I almost feel there needs to be something in-between IR languages like LLVM IR and general-purpose C, that's not assembly but still general-purpose, functional/imperative, static analysis and able to expose math and branching state/options/differences cleanly across a variety platforms without a fugly/verbose syntax.

To make up a pseudoreligion (if it's doesn't look like your preferred Turing-complete language, sorry) at random:

     var x, y int32

     # ... assign x and y somehow here
     begin
       x = x +! y   # or x +=! y
     rescue IntegerOverflowError
       # ... int32.max + int32.max => (0xFFFFFFFF + 0xFFFFFFFF) & 0xFFFFFFFF => 0xFFFFFFFE (-2, int32)
     rescue IntegerUnderflowError
       # ... int32.min + int32.min => (0x7FFFFFFF + 0x7FFFFFFF) & 0xFFFFFFFF => 0xFFFFFFFE (-2, int32)
     end


     var s, t uint64

     # ... assign s and t somehow here
     begin
       s *=! t
     rescue IntegerOverflowError
       # ... uint64.max * uint64.max => ... => 1 (1, uint64)
     end

spc476 · on Dec 26, 2014

In signed 2's compliment architectures (primarily any microprocessor made in the mid 70s or later) that has flags (some RISC based CPUs, like the MIPS, don't have individual flags) will usually have an Overflow flag, (O or V), a Carry flag (C), a Zero flag (Z) and a Sign or Negative flag (S or N---here I'll be using N and V since I have a preference for Motorola CPUs). Yes, internal, a comparison is typically done via a subtraction; the flags are updated, but not the destination register. Now, depending upon how you want to interpret the results, as a signed comparison or unsigned comparison, depends on the flags you check (and the conditional jump (or branch) instructions will do this check for you). The flags that are checked for unsigned comparison are (!f means NOT f, i.e. the flag is not set):

    above or equal: !C
    above:          !C and !Z
    below or equal: C or Z
    below:          C

And the signed comparisons are:

    above or equal: N == V
    above:          N == V and !Z
    below or equal: N != V or Z
    below:          N != V

And, just for completeness, for both signed and unsigned:

    equal:   Z
    unequal: !Z

fubarred · on Dec 28, 2014

Cool. Brings back memories of implementing various jump instructions and carry prediction adders (do adds twice, pick result based on actual carry later) (I recall I had the smallest microprogram in the course class and it used the fewest microcycles by far... everyone hated me. :)

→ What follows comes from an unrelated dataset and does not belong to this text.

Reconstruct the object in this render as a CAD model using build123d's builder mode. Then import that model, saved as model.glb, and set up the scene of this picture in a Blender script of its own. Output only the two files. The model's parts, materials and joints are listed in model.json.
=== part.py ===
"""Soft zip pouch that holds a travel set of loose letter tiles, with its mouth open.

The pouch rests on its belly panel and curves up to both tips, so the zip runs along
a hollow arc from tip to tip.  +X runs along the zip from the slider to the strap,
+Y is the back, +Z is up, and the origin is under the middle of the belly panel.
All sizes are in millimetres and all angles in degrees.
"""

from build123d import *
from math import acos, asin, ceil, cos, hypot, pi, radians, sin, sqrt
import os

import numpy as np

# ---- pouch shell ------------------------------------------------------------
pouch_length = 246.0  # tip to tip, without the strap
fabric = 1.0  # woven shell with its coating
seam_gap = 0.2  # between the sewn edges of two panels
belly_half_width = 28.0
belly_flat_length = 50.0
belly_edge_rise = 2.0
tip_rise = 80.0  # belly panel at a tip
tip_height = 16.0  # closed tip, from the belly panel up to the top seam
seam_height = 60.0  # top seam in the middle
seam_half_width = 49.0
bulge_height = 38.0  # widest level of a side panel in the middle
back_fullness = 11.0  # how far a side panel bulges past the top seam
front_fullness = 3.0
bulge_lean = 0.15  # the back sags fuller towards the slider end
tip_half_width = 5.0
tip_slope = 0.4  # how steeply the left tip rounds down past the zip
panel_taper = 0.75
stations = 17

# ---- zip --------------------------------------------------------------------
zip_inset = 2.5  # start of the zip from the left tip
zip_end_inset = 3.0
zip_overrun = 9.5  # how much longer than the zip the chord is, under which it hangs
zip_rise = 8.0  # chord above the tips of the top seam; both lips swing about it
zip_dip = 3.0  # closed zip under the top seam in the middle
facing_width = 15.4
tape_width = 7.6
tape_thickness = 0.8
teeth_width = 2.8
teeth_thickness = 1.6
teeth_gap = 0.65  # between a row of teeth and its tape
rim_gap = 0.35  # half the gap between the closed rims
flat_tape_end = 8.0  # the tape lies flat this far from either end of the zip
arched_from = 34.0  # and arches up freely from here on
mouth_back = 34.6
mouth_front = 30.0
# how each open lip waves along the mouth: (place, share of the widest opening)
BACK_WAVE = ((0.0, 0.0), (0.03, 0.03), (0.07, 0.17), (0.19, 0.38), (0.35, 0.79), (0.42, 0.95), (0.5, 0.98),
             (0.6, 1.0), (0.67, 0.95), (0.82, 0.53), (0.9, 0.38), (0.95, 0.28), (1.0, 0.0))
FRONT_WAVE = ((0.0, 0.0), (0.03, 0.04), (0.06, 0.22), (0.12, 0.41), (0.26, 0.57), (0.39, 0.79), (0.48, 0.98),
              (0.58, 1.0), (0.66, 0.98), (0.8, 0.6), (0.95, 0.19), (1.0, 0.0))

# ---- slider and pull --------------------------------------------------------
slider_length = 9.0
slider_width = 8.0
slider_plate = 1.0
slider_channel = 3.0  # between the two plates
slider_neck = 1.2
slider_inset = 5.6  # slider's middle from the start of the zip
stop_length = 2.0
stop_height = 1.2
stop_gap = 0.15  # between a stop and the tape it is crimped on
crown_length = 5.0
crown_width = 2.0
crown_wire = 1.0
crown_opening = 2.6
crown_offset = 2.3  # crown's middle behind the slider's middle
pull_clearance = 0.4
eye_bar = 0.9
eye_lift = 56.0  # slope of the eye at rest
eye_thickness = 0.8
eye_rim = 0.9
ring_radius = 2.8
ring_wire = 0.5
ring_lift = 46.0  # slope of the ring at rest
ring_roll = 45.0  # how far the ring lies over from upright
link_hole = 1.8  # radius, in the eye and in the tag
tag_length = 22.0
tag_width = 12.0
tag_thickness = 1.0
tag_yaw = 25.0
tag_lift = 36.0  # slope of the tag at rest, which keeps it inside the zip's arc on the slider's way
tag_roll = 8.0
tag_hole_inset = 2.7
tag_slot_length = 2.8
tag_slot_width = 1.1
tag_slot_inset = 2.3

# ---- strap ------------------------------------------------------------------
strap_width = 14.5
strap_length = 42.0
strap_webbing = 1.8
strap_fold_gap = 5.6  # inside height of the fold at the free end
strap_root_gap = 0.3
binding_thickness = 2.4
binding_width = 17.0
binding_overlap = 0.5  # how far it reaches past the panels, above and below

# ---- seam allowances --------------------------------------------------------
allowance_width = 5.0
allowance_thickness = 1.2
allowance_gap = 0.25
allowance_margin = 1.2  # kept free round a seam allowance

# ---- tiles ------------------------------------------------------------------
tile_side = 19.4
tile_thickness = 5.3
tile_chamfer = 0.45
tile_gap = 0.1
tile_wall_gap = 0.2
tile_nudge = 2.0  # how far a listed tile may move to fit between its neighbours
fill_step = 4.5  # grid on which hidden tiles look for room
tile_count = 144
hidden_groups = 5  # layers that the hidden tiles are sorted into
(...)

Would it be nice to be able to access the carry in and carry out as "variables", as well as the full imul/idiv if i.e. 32 args -> 64 bit full-precision results without dropping down into assembly. Perhaps it's unreasonable, but it seems there are few limited differences per generic instruction across processors that assuming they are all each "special unique snowflakes" is obviously untrue FUD.

Understanding architecture / assembly comes in handy to replace high-level branching code with branch-free code to avoid pipeline stalls when branch predictions (eg the branch prediction infrastructure) is guessing incorrectly. Also, being able to go down the stack is really helpful because there are most definitely bugs the way down.

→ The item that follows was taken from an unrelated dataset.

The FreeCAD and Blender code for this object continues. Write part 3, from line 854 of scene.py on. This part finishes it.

userbinator · on Dec 26, 2014

Because that overflag makes all the difference (no pun intended), I wouldn't say that they are the same, but that comparison usually involves subtraction.

I remember coming across a set of lecture slides for a CS course on architecture that used its own toy architecture with neither flags nor separate comparison instructions - saying that comparison is the same as subtraction gives people the entirely wrong idea, and leads to the sort of bugs mentioned in this article.

vardump · on Dec 26, 2014

Yup. On pretty much any architecture I can think of, a CMP is exactly like a SUB that does not store result, but sets only flags.

haberman · on Dec 26, 2014

When something is easy at the hardware level but there is no easy way to express it in programs, it suggests a failure of the abstraction. Or more positively, room for improvement. I'd love to see some way that this can be expressed elegantly in C.

psyklic · on Dec 26, 2014

The way that C expresses it elegantly is via the comparison operator. The author is concerned that people try to be clever and use subtraction instead. Here is how the author corrected this error by using comparison operators instead of subtracting (in the tree man page):

    int
    intcmp(struct node *e1, struct node *e2)
    {
  -	  return (e1->i - e2->i);
  +	  return (e1->i < e2->i ? -1 : e1->i > e2->i);
    }

The ternary operator is necessary, because in C a relational operator is evaluated to 0 (false) or 1 (true). So, the author added a special case for returning a negative value (indicating the first argument should be sorted before the second).

caf · on Dec 26, 2014

An alternative without the ternary is

  return (e1->i > e2->i) - (e1->i < e2->i);

xmodem · on Dec 27, 2014

My C's a little rusty, but isn't the exact integer returned by the comparison undefined? Isn't is just defined as just zero or non-zero?

Therefore i would argue this is just as risky as the original solution, and that it's better to use the ternary operator

caf · on Dec 28, 2014

No, the relational operators (<, >, <= and >=) are defined to evaluate to either 0 or 1, and the result has type int.

The same is true of the equality operators (= and !=), the logical negation operator (!), and the logical boolean operators (&& and ||).

There are other C idioms based on this, like !!expr to squash a zero-or-non-zero expression down to zero-or-one.

tgma · on Dec 28, 2014

Regardless of the correctness of the code, if it's not obvious and you need to explain it, you probably should not write it (unless you have profile data that makes you do otherwise).

"Programs must be written for people to read, and only incidentally for machines to execute."

caf · on Dec 28, 2014

I think that particular example should be obvious to anyone whose C isn't "a little rusty".